Work instructions:
Locate the line that contains "base_core();" and the line that contains "low, high = Vector((1e9,)". Copy both of them exactly, together with every line between them, and no others.

Data segment:

'''

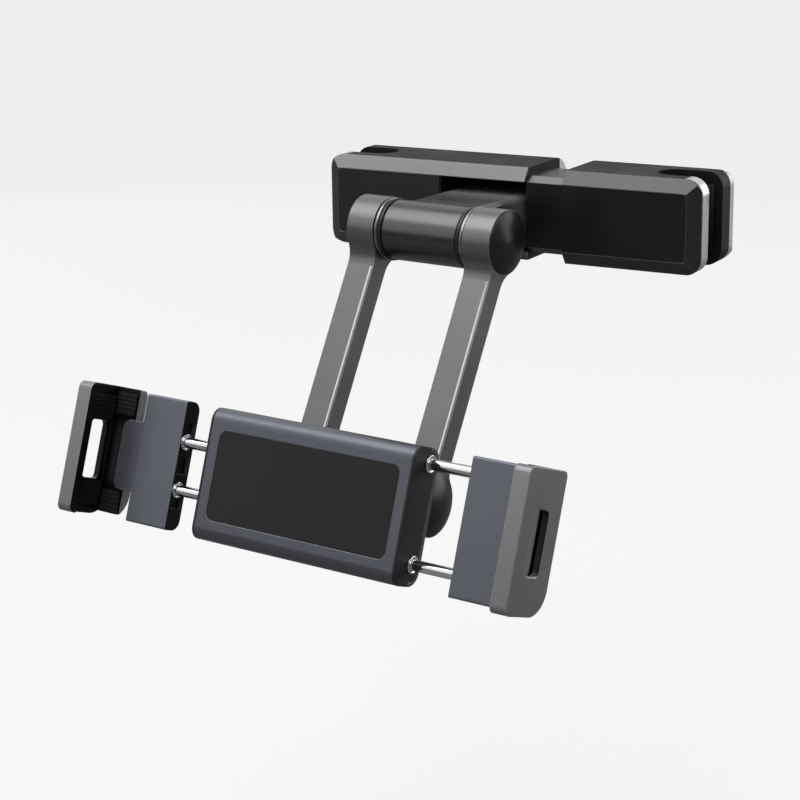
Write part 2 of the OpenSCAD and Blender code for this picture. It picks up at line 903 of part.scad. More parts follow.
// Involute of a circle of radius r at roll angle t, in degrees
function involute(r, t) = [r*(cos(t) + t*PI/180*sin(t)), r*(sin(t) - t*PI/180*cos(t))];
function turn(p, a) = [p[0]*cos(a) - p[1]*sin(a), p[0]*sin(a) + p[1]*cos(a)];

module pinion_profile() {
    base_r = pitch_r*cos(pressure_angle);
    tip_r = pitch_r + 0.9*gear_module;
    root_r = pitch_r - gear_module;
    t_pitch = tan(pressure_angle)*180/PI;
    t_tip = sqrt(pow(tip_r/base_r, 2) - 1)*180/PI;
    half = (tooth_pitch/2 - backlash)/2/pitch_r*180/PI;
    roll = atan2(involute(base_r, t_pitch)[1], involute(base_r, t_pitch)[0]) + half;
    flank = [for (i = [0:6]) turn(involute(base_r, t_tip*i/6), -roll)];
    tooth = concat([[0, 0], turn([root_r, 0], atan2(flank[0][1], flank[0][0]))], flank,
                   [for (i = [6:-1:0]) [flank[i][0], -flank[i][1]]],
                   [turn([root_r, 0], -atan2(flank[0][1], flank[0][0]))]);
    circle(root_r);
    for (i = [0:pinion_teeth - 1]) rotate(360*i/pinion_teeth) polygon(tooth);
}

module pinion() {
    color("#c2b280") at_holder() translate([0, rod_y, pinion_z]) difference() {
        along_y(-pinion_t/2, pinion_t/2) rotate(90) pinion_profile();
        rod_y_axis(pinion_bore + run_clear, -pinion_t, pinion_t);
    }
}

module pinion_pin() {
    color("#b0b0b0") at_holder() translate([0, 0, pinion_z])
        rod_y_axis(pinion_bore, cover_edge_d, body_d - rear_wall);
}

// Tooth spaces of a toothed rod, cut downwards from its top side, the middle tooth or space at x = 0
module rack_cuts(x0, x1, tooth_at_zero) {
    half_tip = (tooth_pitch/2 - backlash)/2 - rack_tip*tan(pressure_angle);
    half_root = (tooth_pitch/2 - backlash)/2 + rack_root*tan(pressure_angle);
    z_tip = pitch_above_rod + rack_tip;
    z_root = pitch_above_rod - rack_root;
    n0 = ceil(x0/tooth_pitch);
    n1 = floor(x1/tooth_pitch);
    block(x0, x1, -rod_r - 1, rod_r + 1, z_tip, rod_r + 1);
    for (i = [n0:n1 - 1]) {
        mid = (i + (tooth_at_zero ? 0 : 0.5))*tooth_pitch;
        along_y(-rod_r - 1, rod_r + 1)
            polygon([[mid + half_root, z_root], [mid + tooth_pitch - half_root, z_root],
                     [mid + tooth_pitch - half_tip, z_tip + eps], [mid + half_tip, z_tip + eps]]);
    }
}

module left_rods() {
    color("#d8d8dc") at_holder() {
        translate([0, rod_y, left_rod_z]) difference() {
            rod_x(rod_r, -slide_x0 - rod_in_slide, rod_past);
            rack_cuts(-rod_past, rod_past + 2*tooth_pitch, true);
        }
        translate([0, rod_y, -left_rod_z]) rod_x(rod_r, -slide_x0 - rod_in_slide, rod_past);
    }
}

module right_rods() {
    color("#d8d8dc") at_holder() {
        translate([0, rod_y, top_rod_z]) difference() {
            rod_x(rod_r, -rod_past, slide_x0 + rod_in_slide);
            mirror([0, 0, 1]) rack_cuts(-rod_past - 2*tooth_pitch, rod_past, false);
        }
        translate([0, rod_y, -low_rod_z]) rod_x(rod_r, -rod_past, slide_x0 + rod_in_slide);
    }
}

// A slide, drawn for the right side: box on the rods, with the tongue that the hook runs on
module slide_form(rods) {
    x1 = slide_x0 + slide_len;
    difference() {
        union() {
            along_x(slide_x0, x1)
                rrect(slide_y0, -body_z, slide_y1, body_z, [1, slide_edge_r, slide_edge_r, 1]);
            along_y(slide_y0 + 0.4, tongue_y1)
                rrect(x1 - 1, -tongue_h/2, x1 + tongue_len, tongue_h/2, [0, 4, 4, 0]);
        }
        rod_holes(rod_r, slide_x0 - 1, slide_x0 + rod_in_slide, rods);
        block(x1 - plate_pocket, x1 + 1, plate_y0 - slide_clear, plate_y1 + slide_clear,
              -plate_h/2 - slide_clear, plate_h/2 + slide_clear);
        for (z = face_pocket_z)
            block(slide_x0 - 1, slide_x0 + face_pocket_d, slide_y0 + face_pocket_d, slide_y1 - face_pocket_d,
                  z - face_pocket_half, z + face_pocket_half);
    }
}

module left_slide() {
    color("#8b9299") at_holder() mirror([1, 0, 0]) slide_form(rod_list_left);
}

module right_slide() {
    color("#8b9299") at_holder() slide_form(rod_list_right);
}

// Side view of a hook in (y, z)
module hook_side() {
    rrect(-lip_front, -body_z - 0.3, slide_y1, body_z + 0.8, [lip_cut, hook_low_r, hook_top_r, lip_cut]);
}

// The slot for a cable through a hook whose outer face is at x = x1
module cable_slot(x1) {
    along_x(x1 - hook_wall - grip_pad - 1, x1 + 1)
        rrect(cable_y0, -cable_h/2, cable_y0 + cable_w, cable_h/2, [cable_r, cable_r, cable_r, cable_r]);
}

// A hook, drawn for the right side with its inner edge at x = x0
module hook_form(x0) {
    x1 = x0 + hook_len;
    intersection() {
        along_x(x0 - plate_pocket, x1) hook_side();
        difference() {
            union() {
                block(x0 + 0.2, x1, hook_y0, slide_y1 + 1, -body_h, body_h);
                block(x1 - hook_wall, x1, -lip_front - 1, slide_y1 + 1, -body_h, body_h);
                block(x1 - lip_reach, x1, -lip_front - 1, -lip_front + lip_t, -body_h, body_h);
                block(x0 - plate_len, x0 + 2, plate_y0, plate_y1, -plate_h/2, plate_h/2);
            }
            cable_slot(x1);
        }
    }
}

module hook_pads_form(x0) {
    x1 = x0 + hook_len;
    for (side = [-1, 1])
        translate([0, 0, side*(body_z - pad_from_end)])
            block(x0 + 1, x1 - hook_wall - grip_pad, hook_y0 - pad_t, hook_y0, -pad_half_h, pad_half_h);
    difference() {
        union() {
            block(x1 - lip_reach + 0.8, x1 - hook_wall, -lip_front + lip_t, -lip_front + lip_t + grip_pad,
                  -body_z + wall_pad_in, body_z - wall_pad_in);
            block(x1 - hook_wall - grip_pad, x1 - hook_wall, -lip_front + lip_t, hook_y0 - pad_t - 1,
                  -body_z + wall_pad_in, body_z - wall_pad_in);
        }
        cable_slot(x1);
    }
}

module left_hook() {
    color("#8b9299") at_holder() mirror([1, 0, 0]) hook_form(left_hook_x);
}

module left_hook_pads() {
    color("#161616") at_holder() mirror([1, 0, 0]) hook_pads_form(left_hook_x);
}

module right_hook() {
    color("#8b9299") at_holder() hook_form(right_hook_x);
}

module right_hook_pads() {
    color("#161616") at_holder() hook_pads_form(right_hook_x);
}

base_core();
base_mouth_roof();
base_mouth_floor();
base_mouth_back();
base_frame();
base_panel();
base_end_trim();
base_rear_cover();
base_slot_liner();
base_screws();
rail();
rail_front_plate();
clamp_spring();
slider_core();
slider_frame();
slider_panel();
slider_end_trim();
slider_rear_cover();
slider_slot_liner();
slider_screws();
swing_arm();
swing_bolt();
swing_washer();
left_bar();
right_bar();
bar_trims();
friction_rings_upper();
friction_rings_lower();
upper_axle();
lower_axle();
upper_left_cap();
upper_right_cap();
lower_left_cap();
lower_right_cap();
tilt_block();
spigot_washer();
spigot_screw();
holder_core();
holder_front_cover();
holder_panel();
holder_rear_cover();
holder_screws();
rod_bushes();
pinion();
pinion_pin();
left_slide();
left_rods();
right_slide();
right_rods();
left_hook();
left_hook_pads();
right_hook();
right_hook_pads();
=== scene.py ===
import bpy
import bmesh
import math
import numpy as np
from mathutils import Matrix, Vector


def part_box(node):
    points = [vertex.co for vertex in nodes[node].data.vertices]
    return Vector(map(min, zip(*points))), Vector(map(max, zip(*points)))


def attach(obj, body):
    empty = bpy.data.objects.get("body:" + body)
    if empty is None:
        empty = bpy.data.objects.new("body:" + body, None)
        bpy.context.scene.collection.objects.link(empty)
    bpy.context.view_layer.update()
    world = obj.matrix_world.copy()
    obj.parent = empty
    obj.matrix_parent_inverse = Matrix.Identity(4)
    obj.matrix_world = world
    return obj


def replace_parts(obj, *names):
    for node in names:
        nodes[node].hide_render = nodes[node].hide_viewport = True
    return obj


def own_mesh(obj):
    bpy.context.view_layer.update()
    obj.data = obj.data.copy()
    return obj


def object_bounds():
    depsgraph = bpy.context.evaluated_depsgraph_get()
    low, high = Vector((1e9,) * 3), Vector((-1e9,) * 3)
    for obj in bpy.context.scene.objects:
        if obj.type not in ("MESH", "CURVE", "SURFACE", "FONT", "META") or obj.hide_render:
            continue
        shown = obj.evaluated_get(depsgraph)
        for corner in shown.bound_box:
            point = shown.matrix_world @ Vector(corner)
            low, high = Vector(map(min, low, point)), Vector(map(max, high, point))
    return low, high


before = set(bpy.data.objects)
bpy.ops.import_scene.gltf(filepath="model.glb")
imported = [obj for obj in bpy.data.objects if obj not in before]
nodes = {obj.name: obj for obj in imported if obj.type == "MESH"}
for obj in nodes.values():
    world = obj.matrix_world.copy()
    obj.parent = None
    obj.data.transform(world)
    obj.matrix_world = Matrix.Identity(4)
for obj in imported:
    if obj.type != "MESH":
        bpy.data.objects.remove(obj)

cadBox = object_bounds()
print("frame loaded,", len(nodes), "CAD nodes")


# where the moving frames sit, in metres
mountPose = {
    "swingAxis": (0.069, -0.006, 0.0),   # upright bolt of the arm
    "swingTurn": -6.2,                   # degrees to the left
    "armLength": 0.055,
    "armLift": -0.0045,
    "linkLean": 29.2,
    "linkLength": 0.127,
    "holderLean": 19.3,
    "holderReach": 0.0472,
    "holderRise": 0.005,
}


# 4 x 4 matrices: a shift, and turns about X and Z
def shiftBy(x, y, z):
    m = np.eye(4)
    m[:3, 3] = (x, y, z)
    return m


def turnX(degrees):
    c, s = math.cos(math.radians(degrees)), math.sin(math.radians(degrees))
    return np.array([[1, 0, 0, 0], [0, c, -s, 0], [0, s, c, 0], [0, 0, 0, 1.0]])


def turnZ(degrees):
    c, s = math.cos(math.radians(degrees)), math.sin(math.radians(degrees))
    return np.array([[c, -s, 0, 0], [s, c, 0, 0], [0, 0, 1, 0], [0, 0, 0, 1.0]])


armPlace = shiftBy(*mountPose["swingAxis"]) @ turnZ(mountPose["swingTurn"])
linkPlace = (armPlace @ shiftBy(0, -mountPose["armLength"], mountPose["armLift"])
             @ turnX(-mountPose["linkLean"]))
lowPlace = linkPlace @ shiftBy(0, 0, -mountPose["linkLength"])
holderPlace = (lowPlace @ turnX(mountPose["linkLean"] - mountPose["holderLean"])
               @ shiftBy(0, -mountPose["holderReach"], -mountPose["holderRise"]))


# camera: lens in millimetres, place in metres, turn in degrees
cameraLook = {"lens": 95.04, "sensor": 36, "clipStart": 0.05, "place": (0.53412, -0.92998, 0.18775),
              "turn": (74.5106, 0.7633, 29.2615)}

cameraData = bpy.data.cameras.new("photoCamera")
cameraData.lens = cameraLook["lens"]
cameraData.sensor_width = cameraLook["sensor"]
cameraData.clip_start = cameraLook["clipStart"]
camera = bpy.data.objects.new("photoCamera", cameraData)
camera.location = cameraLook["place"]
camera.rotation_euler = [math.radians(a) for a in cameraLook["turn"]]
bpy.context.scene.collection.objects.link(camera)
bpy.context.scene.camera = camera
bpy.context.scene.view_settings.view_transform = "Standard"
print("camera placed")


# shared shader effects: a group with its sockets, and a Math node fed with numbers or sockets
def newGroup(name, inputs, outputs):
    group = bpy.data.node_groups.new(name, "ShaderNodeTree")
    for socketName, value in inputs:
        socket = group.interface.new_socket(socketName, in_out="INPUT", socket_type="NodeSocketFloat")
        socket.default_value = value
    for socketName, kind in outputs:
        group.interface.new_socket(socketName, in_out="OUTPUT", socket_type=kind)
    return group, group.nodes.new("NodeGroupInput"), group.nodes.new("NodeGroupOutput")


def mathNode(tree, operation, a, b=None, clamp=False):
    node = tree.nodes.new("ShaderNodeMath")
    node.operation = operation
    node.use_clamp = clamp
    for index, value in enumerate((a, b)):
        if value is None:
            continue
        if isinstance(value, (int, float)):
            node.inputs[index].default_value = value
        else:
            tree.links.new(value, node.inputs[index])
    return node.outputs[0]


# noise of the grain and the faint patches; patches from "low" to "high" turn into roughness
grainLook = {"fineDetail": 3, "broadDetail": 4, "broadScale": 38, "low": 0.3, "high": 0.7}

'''

Output for this task:
base_core();
base_mouth_roof();
base_mouth_floor();
base_mouth_back();
base_frame();
base_panel();
base_end_trim();
base_rear_cover();
base_slot_liner();
base_screws();
rail();
rail_front_plate();
clamp_spring();
slider_core();
slider_frame();
slider_panel();
slider_end_trim();
slider_rear_cover();
slider_slot_liner();
slider_screws();
swing_arm();
swing_bolt();
swing_washer();
left_bar();
right_bar();
bar_trims();
friction_rings_upper();
friction_rings_lower();
upper_axle();
lower_axle();
upper_left_cap();
upper_right_cap();
lower_left_cap();
lower_right_cap();
tilt_block();
spigot_washer();
spigot_screw();
holder_core();
holder_front_cover();
holder_panel();
holder_rear_cover();
holder_screws();
rod_bushes();
pinion();
pinion_pin();
left_slide();
left_rods();
right_slide();
right_rods();
left_hook();
left_hook_pads();
right_hook();
right_hook_pads();
=== scene.py ===
import bpy
import bmesh
import math
import numpy as np
from mathutils import Matrix, Vector


def part_box(node):
    points = [vertex.co for vertex in nodes[node].data.vertices]
    return Vector(map(min, zip(*points))), Vector(map(max, zip(*points)))


def attach(obj, body):
    empty = bpy.data.objects.get("body:" + body)
    if empty is None:
        empty = bpy.data.objects.new("body:" + body, None)
        bpy.context.scene.collection.objects.link(empty)
    bpy.context.view_layer.update()
    world = obj.matrix_world.copy()
    obj.parent = empty
    obj.matrix_parent_inverse = Matrix.Identity(4)
    obj.matrix_world = world
    return obj


def replace_parts(obj, *names):
    for node in names:
        nodes[node].hide_render = nodes[node].hide_viewport = True
    return obj


def own_mesh(obj):
    bpy.context.view_layer.update()
    obj.data = obj.data.copy()
    return obj


def object_bounds():
    depsgraph = bpy.context.evaluated_depsgraph_get()
    low, high = Vector((1e9,) * 3), Vector((-1e9,) * 3)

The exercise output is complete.